We turn now to the plaintiff's contention that the case should be remanded to the Commission for a new hearing because the trial examiner was not duly qualified in accordance with the provisions of the Administrative Procedure Act, 5 U.S.C.A. § 1010. In a similar three-judge court case, Pinkett v. United States, D.C.Md., 105 F. Supp. 67, 73, we sustained that point as one of the reasons for remanding the case to the Commission; but since then the Supreme Court in United States v. L. A. Tucker Truck Lines, Inc., 344 U.S. 33, 73 S. Ct. 67, has held that such an objection must be timely made and the reasoning of the opinion of the court by Mr. Justice Jackson is, in our opinion, applicable to the instant case. In the Tucker case the objection to the examiner's qualification was not made until after filing of the action in the District Court, while in the present case, as we have above pointed out, the objection was first made on November 22, 1951 when the plaintiff here filed a petition for reconsideration of the Commission's order of October 1, 1951, in which the entire Commission approved the action of Division 5 on a petition for reconsideration filed by both Monumental and Safeway. It thus appears on the question of timeliness that the objection was not made before the Commission until after the hearings had been entirely concluded and a final decision had been made by the Commission. On the reasoning of the opinion in the Tucker case we think that the holding in this case must be that the objection was not timely made and therefore does not warrant a remand of the *933 case to the Commission for another hearing.

While the plaintiff here urges that the hearing examiner made some errors in the rejection of evidence, we do not understand that it contends that the examiner exhibited personal bias, favoritism or unfairness. The main contention is that on the facts this case must be distinguished from the result reached in the Tucker case because the objection was made, as the plaintiff says, before the conclusion of the administrative process although, as we have noted, it was not until after the hearings had been completed and the whole Commission had finally decided the case.

In the Tucker case the Supreme Court pointed out that in Riss & Co., Inc. v. United States, 341 U.S. 907, 71 S. Ct. 620, 95 L. Ed. 1345, the question of timeliness of the objection to the qualifications of the hearing examiner was not before the court 344 U.S. 36, 73 S. Ct. 68

"because in that case the examiner's appointment had been twice challenged in the administrative proceedings, once, as it should have been, before the examiner at the hearings and again before the Commission on a petition for rehearing. That decision established only that a litigant in such a case as this who does make such demand at the time of hearing is entitled to an examiner chosen as the Act prescribes." (Emphasis supplied.)

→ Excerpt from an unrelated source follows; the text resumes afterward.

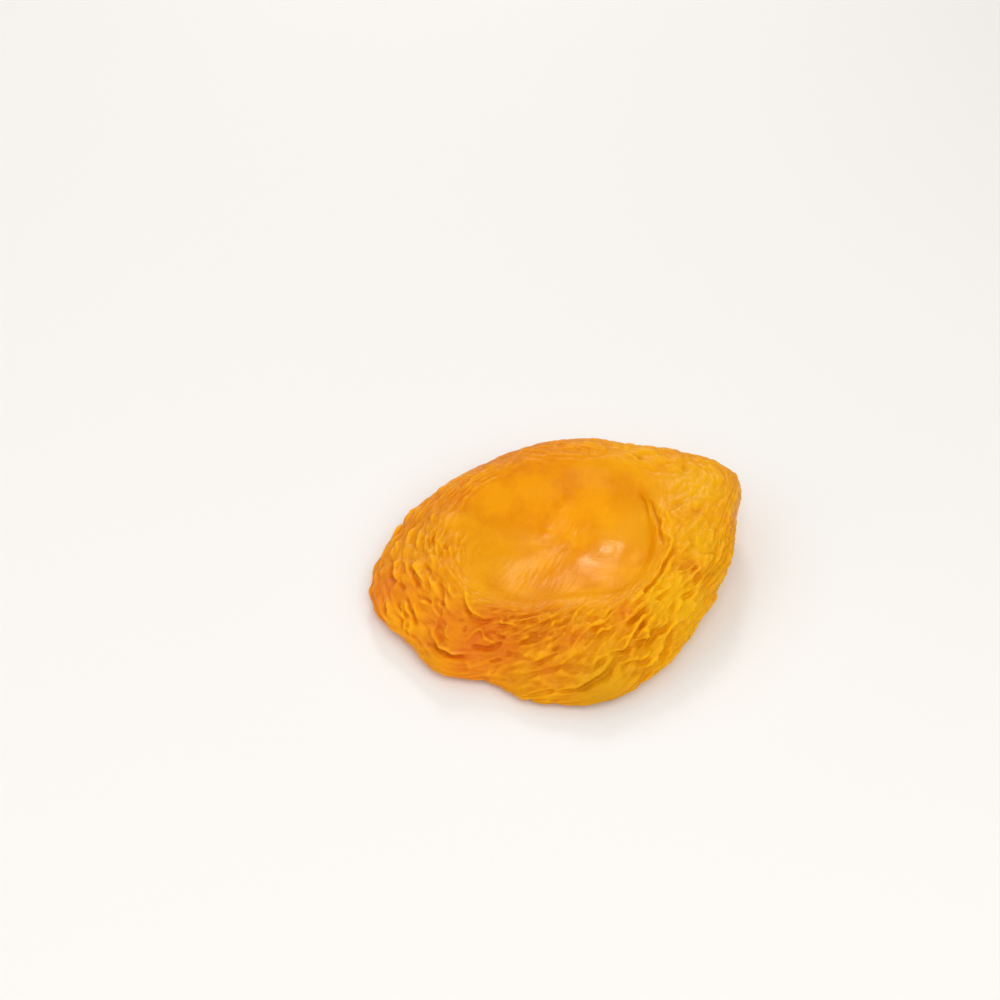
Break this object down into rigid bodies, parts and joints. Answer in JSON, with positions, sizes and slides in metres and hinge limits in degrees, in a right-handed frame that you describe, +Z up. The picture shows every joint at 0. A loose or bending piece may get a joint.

In emphasizing the importance of timely objection reference was made to the Commission's practice in requiring such objections to be made during the hearings and that it was said by counsel that many thousands of cases decided on that basis by the Commission would be vulnerable to attack for an indefinite period if such objections could be made for the first time after the case had been finally decided by the Commission. It was then added in the opinion, 344 U.S. 37, 73 S.Ct. 69:

"Simple fairness to those who are engaged in the tasks of administration, and to litigants, requires as a general rule that courts should not topple over administrative decisions unless the administrative body not only has erred but has erred against objection made at the time appropriate under its practice."

In conclusion the opinion stated, 344 U.S. 38, 73 S.Ct. 69:

"The question not being foreclosed by precedent, we hold that the defect in the examiner's appointment was an irregularity which would invalidate a resulting order if the Commission had overruled an appropriate objection made during the hearings. But it is not one which deprives the Commission of power or jurisdiction, so that even in the absence of timely objection its order should be set aside as a nullity." (Emphasis supplied.)

Our conclusion is that the complaint must be dismissed with taxable court costs allowed to the defendants.